Yeah. So that's definitely something on the radar for us. As you said, ethanol carbon, carbon captured ethanol will be eligible to get into SAF. And given our footprint and our Navigator project, it will be in – SAF is a possibility with that ethanol product post-sequestration. So it's definitely sort of a somebody on the radar to look at sort of post-2025 when Navigator comes online.
Thanks.
Operator
Thank you. Ladies and gentlemen, we're showing time for a final question. The final question today is coming from Matthew Blair of Tudor, Pickering Holt. Please go ahead.
Hey, good morning. Thanks for squeezing me in here. I just had one question on the DGD guidance. If I heard it correctly, it was still $750 million for the year, which I believe implies that Q4 volumes to be lower quarter-over-quarter despite starting up a new plant in November. Could you help us understand that? Is that just being a little conservative around the start-up, or is there a turnaround at the DGD 1 or DGD 2 that we should be keeping in mind?

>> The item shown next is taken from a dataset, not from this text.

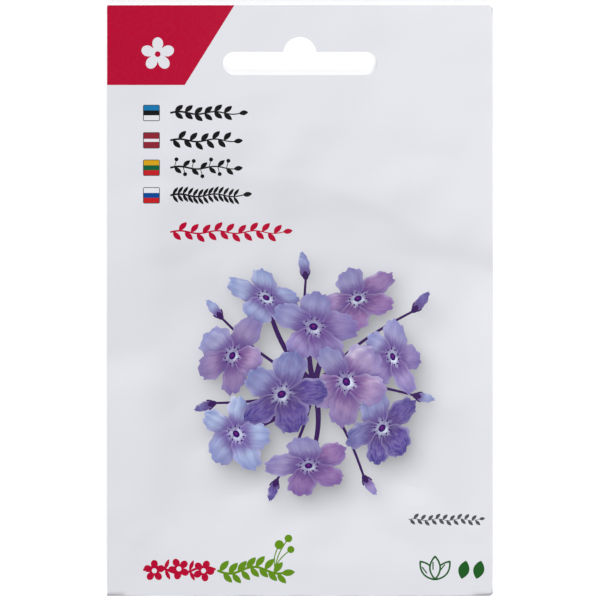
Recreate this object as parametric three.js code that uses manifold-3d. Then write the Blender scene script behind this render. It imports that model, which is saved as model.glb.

It's a little conservative. We are in start of the DGD 3. The plan is to ramp to full rates in November. So if you added that volume in, it will come in higher than the $750 million. But we're still lining the unit out and have yet to put feed into the Echo finer. So we won't know that detail until mid-November or so. So from a guidance standpoint, we decided to keep the guidance at $750 million. It's proven that we see that rate.
That sounds good. Thank you very much.
Operator
Thank you. At this time, I'd like to turn the floor back over for closing comments.
Great. Thank you, Donna. We appreciate everyone joining us today. Obviously, feel free to contact the IR team if you have any additional questions. Thank you, everyone, and have a great week.
Operator
Ladies and gentlemen, thank you for your participation. This concludes today's event. You may disconnect your lines at this time, and enjoy the rest of your day.